To create the Custodian it is necessary to choose an archetype among Warrior, Expert or Enchanter. As the Tome levels up, its Attunement with its Custodian will grow stronger, so the Custodian will also level up. For example, the Custodian’s Hit Points will also increase just as those of a normal character would. The supplement presents a table with all the specifications for each possible archetype.
The Custodian will also have his personality, which is vital to the narrative especially when Tome and Custodian disagree on what action to take or strategy to adopt. Bearing in mind that the Custodian is an NPC, the GM will then be able to intervene if the Tome is trying to convince the Custodian to do something contrary to his ideals or personality. The latter can be randomly selected on a table by rolling a d100 or in agreement with the master.
Bound Aesthetics Review
Bound is a supplement of about 50 pages which recalls, in terms of graphics and primary colours, the pages of an ancient tome.
All the text, on a single column, is interspersed with tables on a white background; the chosen font is easily readable.
The illustrations have two decidedly different styles, a more modern one to mark the chapters and one that closely resembles the style of the old illuminated tomes to underline specific passages or decorate the tables. In my opinion, the difference in style does not clash and makes the supplement pleasant.

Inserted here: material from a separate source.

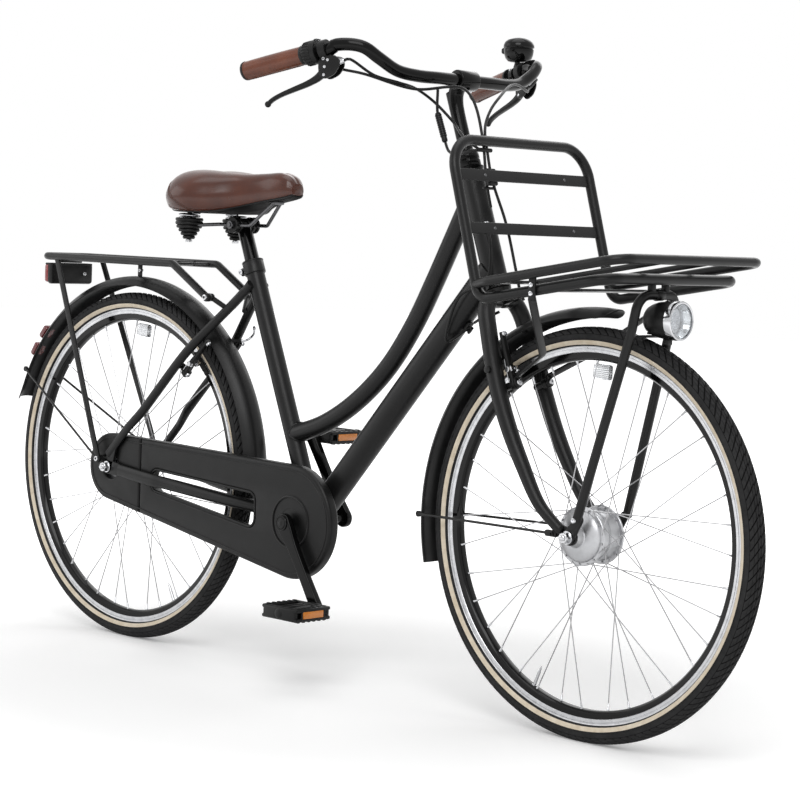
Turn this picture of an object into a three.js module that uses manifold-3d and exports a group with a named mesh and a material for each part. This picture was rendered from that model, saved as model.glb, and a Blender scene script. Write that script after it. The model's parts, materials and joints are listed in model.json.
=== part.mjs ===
// City bike with a step-through frame, closed chain case, rear carrier and fork-mounted front carrier.
// Millimetres. X points forward, Y to the rider's left, Z up.
// It is drawn with the rear axle above the origin and shifted at the end, so that the origin
// lies on the ground below the middle of its bounding box.

import * as THREE from 'three';
import { mergeVertices } from 'three/addons/utils/BufferGeometryUtils.js';
import Module from 'manifold-3d';

const wasm = await Module();
wasm.setup();

const deg = THREE.MathUtils.degToRad;

// Clearances and overruns shared by all pieces.
const FIT_GAP = 0.3;
const RUN_GAP = 1.5;
const OVERRUN = 6;

// Wheels.
const WHEELBASE = 1200;
const RIM_RADIUS = 317;
const TYRE_HEIGHT = 32.5;
const TYRE_RADIUS = RIM_RADIUS + TYRE_HEIGHT;
const TYRE_HALF_WIDTH = 20;
const TREAD_HALF_WIDTH = 12;
const TYRE_WALL = 3.5;
const TREAD_THICKNESS = 6;
const TREAD_SHOULDER = 5.4;
const RIM_TRACK_DEPTH = 12;
const RIM_DEPTH = 24;
const RIM_HALF_WIDTH = 12;
const RIM_BED_HALF_WIDTH = 7;
const RIM_WALL = 2.5;
const SPOKE_RADIUS = 1.1;
const SPOKE_RIM_OFFSET = 3;
const SPOKE_LACING = 1.3;
const REAR_FLANGE_RADIUS = 44;
const REAR_FLANGE_OFFSET = 30;
const REAR_HUB_RADIUS = 34;
const REAR_HUB_HALF = 33;
const REAR_CAP_RADIUS = 14;
const FRONT_FLANGE_RADIUS = 50;
const FRONT_FLANGE_OFFSET = 25;
const FRONT_HUB_RADIUS = 43;
const FRONT_CAP_RADIUS = 16;
const FLANGE_THICKNESS = 4;
const AXLE_RADIUS = 5;
const NUT_RADIUS = 9;
const NUT_LENGTH = 9;
const WASHER_RADIUS = 11;
const WASHER_LENGTH = 2.5;
const AXLE_STUB = 5;
const REAR_DROPOUT_OFFSET = 67;
const FRONT_DROPOUT_OFFSET = 54;
const DROPOUT_THICKNESS = 5;
const DROPOUT_RADIUS = 14;
const WHEEL_SEGMENTS = 32;
const SPOKES_PER_SIDE = 18;
const SPOKE_SIDES = 3;
const SPOKE_TURN = deg(60);
const FENDER_CLEARANCE = 32.5;
const FENDER_RADIUS = TYRE_RADIUS + FENDER_CLEARANCE;
const FENDER_TOP = TYRE_RADIUS + FENDER_RADIUS;

// Frame.
const HEAD_ANGLE = deg(69.6);
const FORK_RAKE = 78;
const HEAD_TUBE_LIFT = 56;
const HEAD_TUBE_FOOT = FENDER_RADIUS + HEAD_TUBE_LIFT;
const HEAD_TUBE_LENGTH = 200;
const HEAD_TUBE_RADIUS = 21;
const HEAD_TUBE_BORE = 15;
const CUP_RADIUS = 24;
const CUP_HEIGHT = 11;
const BRACKET_FORWARD = 532;
const BRACKET_DROP = 51.5;
const BRACKET_HEIGHT = TYRE_RADIUS - BRACKET_DROP;
const BRACKET_RADIUS = 21;
const BRACKET_HALF_WIDTH = 35;
const BRACKET_BORE = 12;
const SEAT_ANGLE = deg(67.5);
const SEAT_TUBE_RADIUS = 17.5;
const SEAT_TUBE_BORE = 14.4;
const SEAT_TUBE_LENGTH = 512;
const SEAT_BORE_DEPTH = 190;
const DOWN_TUBE_RADIUS = 25;
const DOWN_TUBE_JOIN = 27;
const TOP_TUBE_RADIUS = 17.5;
const TOP_TUBE_JOIN_DROP = 28;
const TOP_TUBE_JOIN_SEAT = 168;
const TOP_TUBE_SAG = 79;
const TOP_TUBE_STEPS = 11;
const GUSSET_LENGTH = 30;
const GUSSET_THICKNESS = 4;
const CHAIN_STAY_RADIUS = 12;
const CHAIN_STAY_FLAT = 5.5;
const CHAIN_STAY_REAR_OFFSET = 69;
const CHAIN_STAY_WHEEL_OFFSET = 40;
const CHAIN_STAY_BRACKET_OFFSET = 20;
const SEAT_STAY_RADIUS = 9;
const SEAT_STAY_OFFSET = 58;
const SEAT_STAY_TOP_OFFSET = 17;
const SEAT_STAY_JOIN = 470;
const TUBE_SIDES = 12;
const STAY_SIDES = 8;

// Chain case and drive.
const CASE_REAR_RADIUS = 67;
const CASE_FRONT_RADIUS = 106;
const CASE_INNER_OFFSET = 38;
const CASE_OUTER_OFFSET = 61.5;
const CASE_WALL = 2;
const CASE_WINDOW_REAR = 128;
const CASE_WINDOW_FRONT = 432;
const CASE_WINDOW_REAR_HALF = 21;
const CASE_WINDOW_FRONT_HALF = 34;
const CASE_SPLIT = 92;
const CASE_HOLE_RADIUS = 46;
const CASE_BRACKET_HOLE = 23;
const CASE_HUB_HOLE = 24;
const CHAIN_PITCH = 12.7;
const CHAINRING_TEETH = 38;
const SPROCKET_TEETH = 18;
const CHAIN_HALF_HEIGHT = 4.5;
const CHAIN_WIDTH = 7;
const CHAIN_LINE = 49.7;
const RING_THICKNESS = 3;
const CRANK_LENGTH = 175;
const CRANK_ANGLE = deg(-57);
const CRANK_OFFSET = 77;
const CRANK_THICKNESS = 13;
const CRANK_EYE_RADIUS = 16;
const CRANK_TIP_RADIUS = 12;
const SPINDLE_RADIUS = 8;
const PEDAL_SPINDLE_RADIUS = 4.5;
const PEDAL_WIDTH = 88;
const PEDAL_LENGTH = 92;
const PEDAL_HEIGHT = 26;
const PEDAL_BARREL_RADIUS = 11;
const PEDAL_BAR = 9;
const PEDAL_PLATE = 7;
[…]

Since a physical copy doesn’t exist at the moment, if you want to print it yourself I can say that even with a black-and-white resolution it doesn’t look bad, although the illustrations lose a bit of charm.
Bound Review Conclusions
Bound, as can be seen from this review, is certainly an intriguing supplement; perhaps, due to mechanical and narrative peculiarities, not suitable for those approaching the most famous game in the world for the first time.
The possibility of interpreting something that in other contexts is only a tool is, in my opinion, a new approach to dealing with already experienced stories. I’m sure it will give moments of narrative intensity and some twists worthy of memorable sessions!